Solved Workaround for 255 fields in a "table" limit

As all understood, it's like a questionnaire data filled by someone. The whole history of one person/customer from the first date of visit, purpose, the outcome of the meeting and subsequent events with more fine information
All questionnaire databases I have built or seen (and that is a whole lot) do not have questions as fields, they are built (as previously mentioned) as Entity Attribute Value models. NO one is ever going to build a 400 field table even if you could. That would be a total PITA, it would be impossible to manage, update, and highly inefficient.

Basically it is a couple of fields. Take a look at this design. Very efficient and extremely flexible.

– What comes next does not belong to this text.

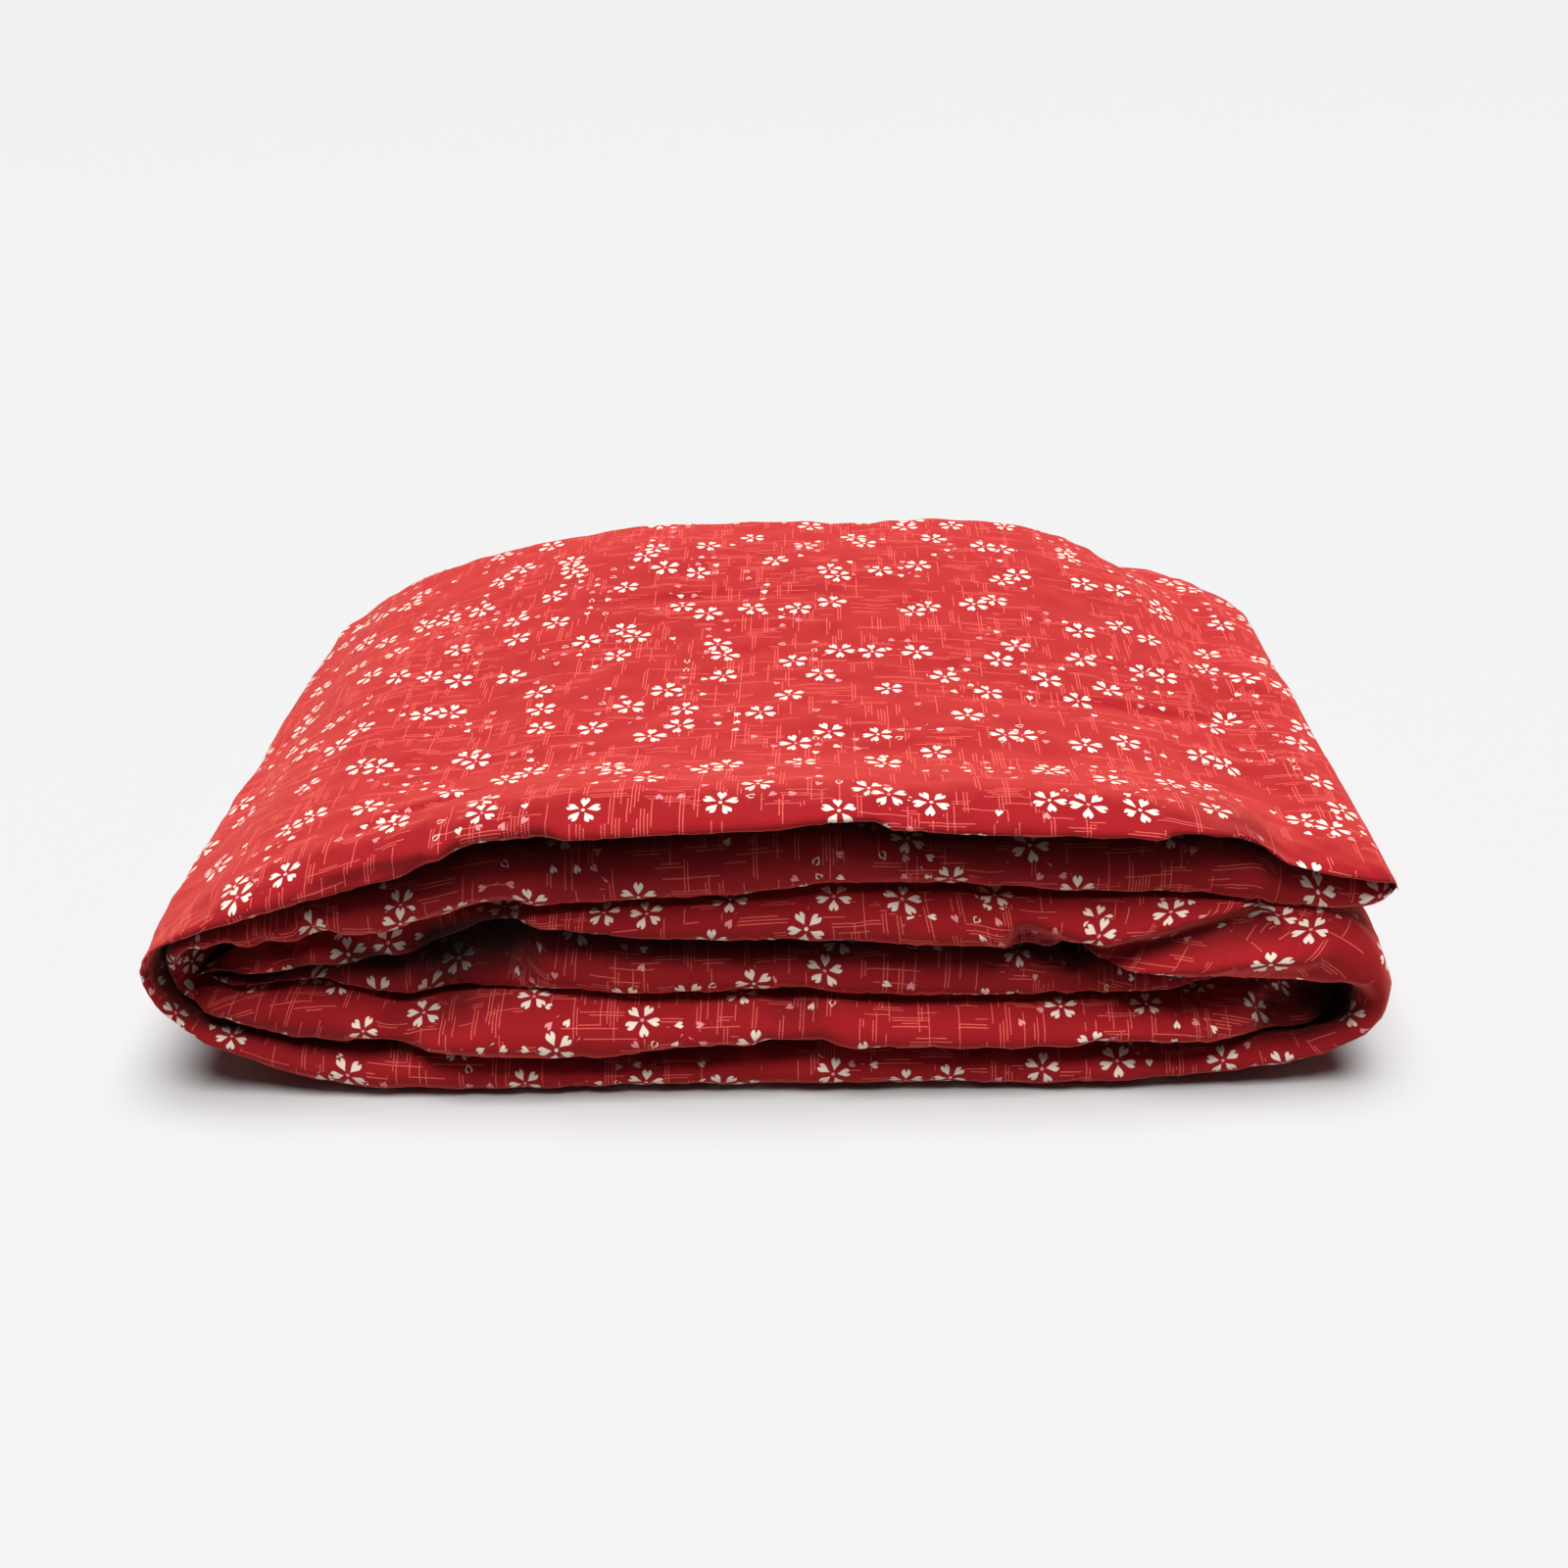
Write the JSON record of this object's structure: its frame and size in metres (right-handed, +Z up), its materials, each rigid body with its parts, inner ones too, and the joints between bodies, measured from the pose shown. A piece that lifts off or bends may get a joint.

You can argue if an EAV is normal or not, but sometimes there is a tradeoff of normality vs practicality.
 
I don't know the source of this myth.
here is a table with 255 fields (254 of them are Long text).
Each Long text fields are then appended with 64K characters.
nothing happens.
Not a myth. As mentioned by others, long text fields are not included in the limit.
 
SQL-Server has a limit of 1K columns per table, so why would it not be a viable alternative?
docs.microsoft.com/en-us/sql/sql-server/maximum-capacity-specifications-for-sql-server?view=sql-server-ver15

The question isn't whether SQL server could do it. It certainly could. The question is whether Access could still be used as a front-end. Using a large number of views to subdivide the big table into (slightly overlapping) chunks, you might be able to make it work, but it would not be pleasant. If Jack555 wants to use a non-Access FE (such as a web connection) then sure, that works. But since this IS an Access forum, I chose to answer as I did.
 
The question is whether Access could still be used as a front-end.
The maximum number of fields in an Access recordsource is 255, so that limit applies to Access queries, forms and reports. An Access frontend would not be a viable solution unless the OP uses the suggested Entity Attribute Value design. Creating a column for each answer is not a good design.
 
I've recently run into this limitation, and am reminded that wide tables aren't always the result of poor design. Sometimes we have to ingest source/vendor/external data files that are huge .... The one I am dealing with now is >290 columns. Even though I will be transforming this data in subsequent steps, there are still early/initial raw upload steps where a wide table is helpful to use.

Of course I solved for this by convincing the client to use SQL Server, and simply not using Access in any scenario where it needed to represent >255 columns in a Table, Linked Table, Query, etc.

Fortunately, in my client's case, the end-goal is to produce a file (for upload to another vendor) which has about 100 columns on it.
However, this is another example of a potential legitimate requirement that does not suggest poor design: A vendor might require a file (and thus, a query) with >255 columns. Again, the solution would be to limit Access's involvement, and use other tools ...

Sometimes these things come up when dealing with external sources or destinations and cannot simply be wished away.
 
The question isn't whether SQL server could do it. It certainly could. The question is whether Access could still be used as a front-end. Using a large number of views to subdivide the big table into (slightly overlapping) chunks, you might be able to make it work, but it would not be pleasant. If Jack555 wants to use a non-Access FE (such as a web connection) then sure, that works. But since this IS an Access forum, I chose to answer as I did.
At a major bank I worked at previously, this was common - the SQL Server team would hand off Views for consumption by people who exclusively used Access to connect to the data. Each view would have <255 columns so it all worked out. Even though the source tables were wider than that - they had been intentionally denormalized for datamart/reporting purposes.
 
Awhile back, possibly a couple of years ago I was working on a utility to import large comma separated value files (CSV) with over 255 columns. I'd be interested in resurrecting this project and using it in a real-world situation like this one if you're interested.

I also have a utility for converting spreadsheet style data into a format more suited to MS Access. Again, I would be happy to run through this with you.
As suggested earlier, I have split into multiple tables with linking. it works at the moment. if running into difficulty, I will return back to you. thank you very much for the support.
 
SQL-Server has a limit of 1K columns per table, so why would it not be a viable alternative?
Access can't handle linked tables with more than 255 fields.

BTW SQL Server can handle 30,000 columns if they are Sparse. Terrifying thought.
 
SQL Server can handle 30,000 columns if they are Sparse. Terrifying thought
Would love to see a project manager schedule handling that mapping exercise.
Then again, some of those PM's are pretty impressive!